I began the day with another invited film, the Opening Night film “Everybody Knows” by the frequent award-winner Iranian Ashgar Farhardi known for his intricately plotted films.  It’s not until half an hour in that this film taking place in Spain starring Penelope Cruz and Javier Bardem answered the question of where it was headed after a wedding.  Then the question loomed, as it often does in Farhardi’s films, is it going to work or is he going to be too cute and convoluted for his own good.  It was too much for me and also for four of Screen magazine’s panel of ten critics who gave it a mere one star.  Janina reported that Milos mocked it mercilessly on his WBEZ review.  Ralph condoned the film and whenever we crossed paths later in the day he wanted to further discuss it. I didn’t care to give any more mental energy to justify or explain its many wrinkles than I had.  
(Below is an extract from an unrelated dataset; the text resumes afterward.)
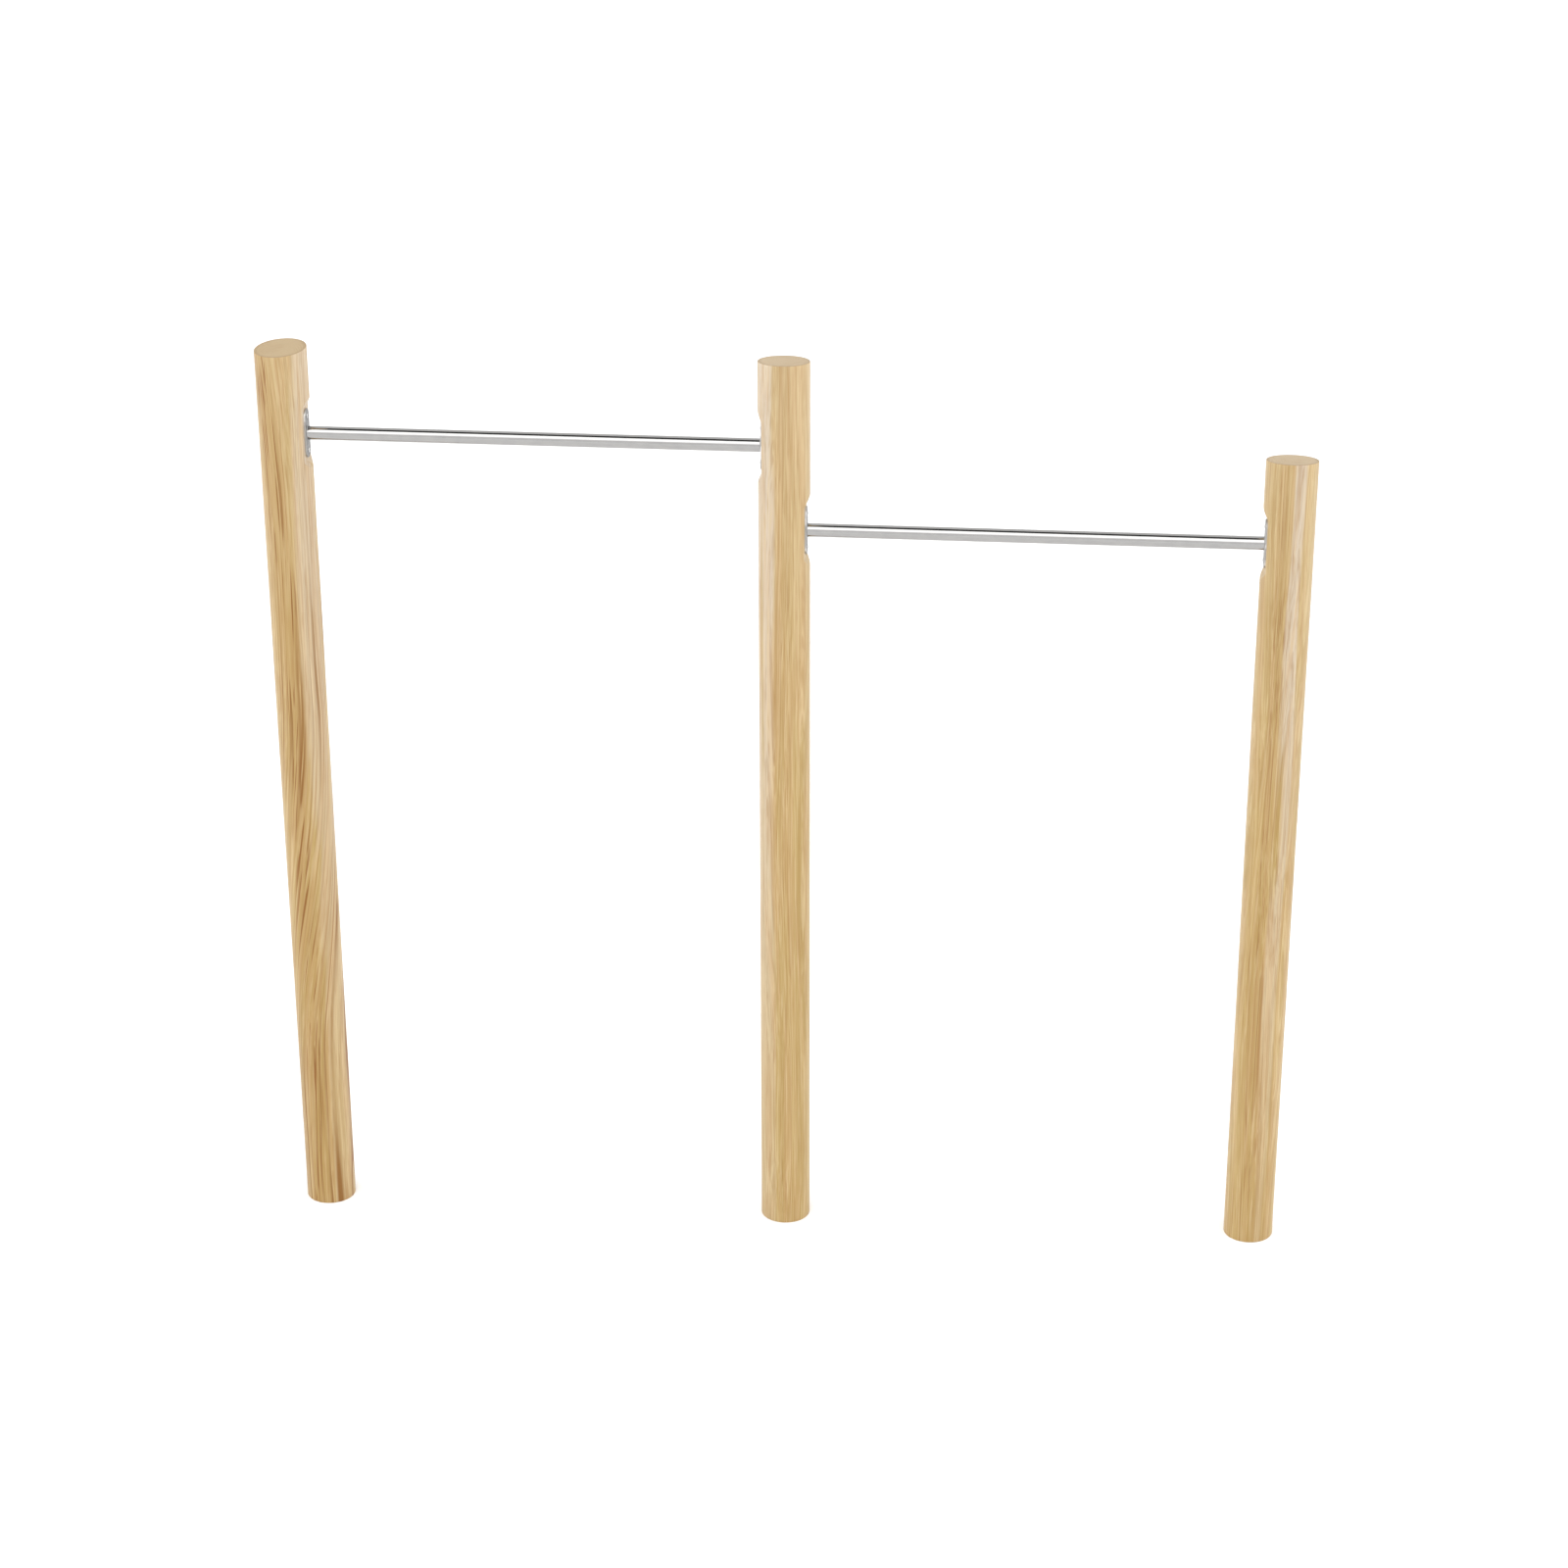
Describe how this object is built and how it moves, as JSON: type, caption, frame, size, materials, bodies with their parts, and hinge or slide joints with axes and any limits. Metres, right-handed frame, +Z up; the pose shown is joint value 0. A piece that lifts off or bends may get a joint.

My screening was somewhat undermined by having to check my mini iPad.  It hadn’t appeared on the list of banned items.  That was a tragedy as while I await films I compose these jottings, so I lost a valuable twenty minutes of writing time and then another few minutes after the screening to retrieve my bag.  It was absurd that I was denied my device when all around me people were pecking away on iPhones not much bigger than my iPad.  Those lost minutes left me twenty people short of getting into the next screening in the Debussy, the Un Certain Regard Opening Night film “Donbass.” So I dashed over to the Arcades for “Raising  Colors,”  a French film about a 23-year old woman who enlists in the army to the chagrin of her mother.  “Why can’t you just join the Green Party,” she asks, “if you want to help the country.”  She is put in the position of being a secretarial assistant to a career guy.  She is somewhat attracted to him and is frustrated he makes no pass at her.  The secretary of the CEO in yesterday’s French wheel chair movie was similarly frustrated, even complaining to him that not once in fifteen years had he complimented her scarf or sweater.  Such characters might now be written out of movies in this Metoo environment.